OversightML Imagery IO

CI Docs PyPI Python Rust

Flexible read/write for NITF, GeoTIFF, JPEG 2000, DTED, and more. Performant cloud-native tile access with no complex dependencies. Built in Rust for speed with Python APIs for easy integration with the latest ML frameworks and data science environments.

OversightML Imagery IO Overview Slide

Why This Library

  • pip install and go — self-contained wheels with a Rust core and bundled codecs. No system libraries, no C toolchain, no conda. Minimal dependencies also mean a smaller attack surface and fewer packages to patch — a real consideration for production and security-sensitive deployments.

  • Specification-compliant NITF read/write — supports all four IMODE interleave modes (B, P, R, S) and compression types including uncompressed, JPEG 2000, HTJ2K, and JPEG DCT — with masked variants for sparse imagery. An extensible, data-driven TRE parser ships with definitions for all publicly available Tagged Record Extensions, and Data Extension Segments are first-class objects you can read, create, and modify. SICD and SIDD SAR data are supported through the NITF implementation.

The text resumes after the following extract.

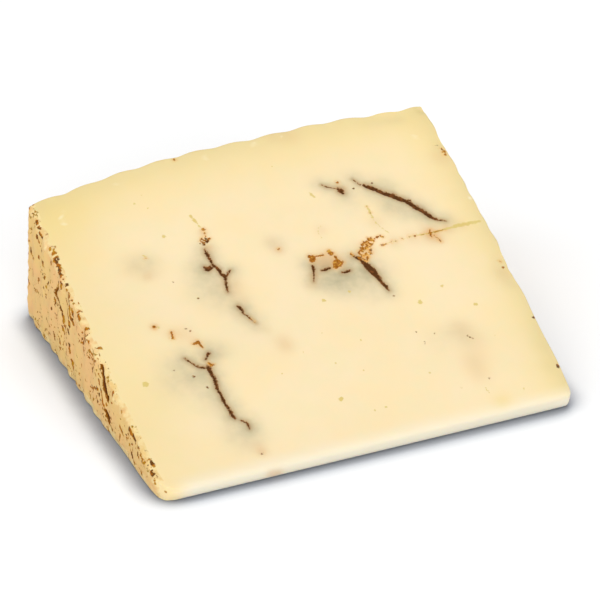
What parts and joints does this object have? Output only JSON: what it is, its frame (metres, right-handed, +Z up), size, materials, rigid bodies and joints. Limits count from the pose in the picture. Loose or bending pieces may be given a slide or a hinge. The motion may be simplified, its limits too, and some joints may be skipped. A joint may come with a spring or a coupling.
{
  "type": "truffle sheep cheese wedge",
  "caption": "Sector-shaped wedge of hard sheep cheese lying on a cut face, with a blunt tip, ribbed rind on its outer faces and shallow truffle furrows in the upper cut face.",
  "frame": {"origin": "under the middle of the wedge's box, on the surface it lies on", "axes": "+X along the wheel's axis from the left to the right flat face, +Y from the blunt tip to the round rind side, +Z up"},
  "size_m": [0.1022, 0.0928, 0.0401],
  "materials": {
    "cheese": "satin cut paste with a dull ribbed rind"
  },
  "bodies": {
    "root": {"cheese_wedge": "cheese"}
  },
  "joints": []
}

  • Cloud-native tile access that works with compressed data — existing Zarr codecs cannot decode compressed tiles from TIFF or JPEG 2000 files because they lack support for format-specific context like TIFF predictor metadata and JPEG 2000 multi-tile-part reassembly. This library provides custom Zarr v3 codecs that solve these problems, along with VirtualiZarr parsers and a scatter-gather filesystem for non-contiguous byte ranges — making the promise of virtual Zarr access work with real compressed geospatial imagery.

  • Simple when you want it, deep when you need itimread / imsave / tiles for common tasks; full low-level API for format-specific control over segments, metadata, tiling, masks, and compression parameters.

What This Library is Not

This is not a library of image operations or photogrammetry routines — there are no orthorectification pipelines, pan-sharpening filters, or coordinate transforms here. The goal is to get pixels from geospatial imagery formats into a NumPy array as efficiently as possible so you can feed them into your ML framework, image processing toolkit, or analysis pipeline of choice.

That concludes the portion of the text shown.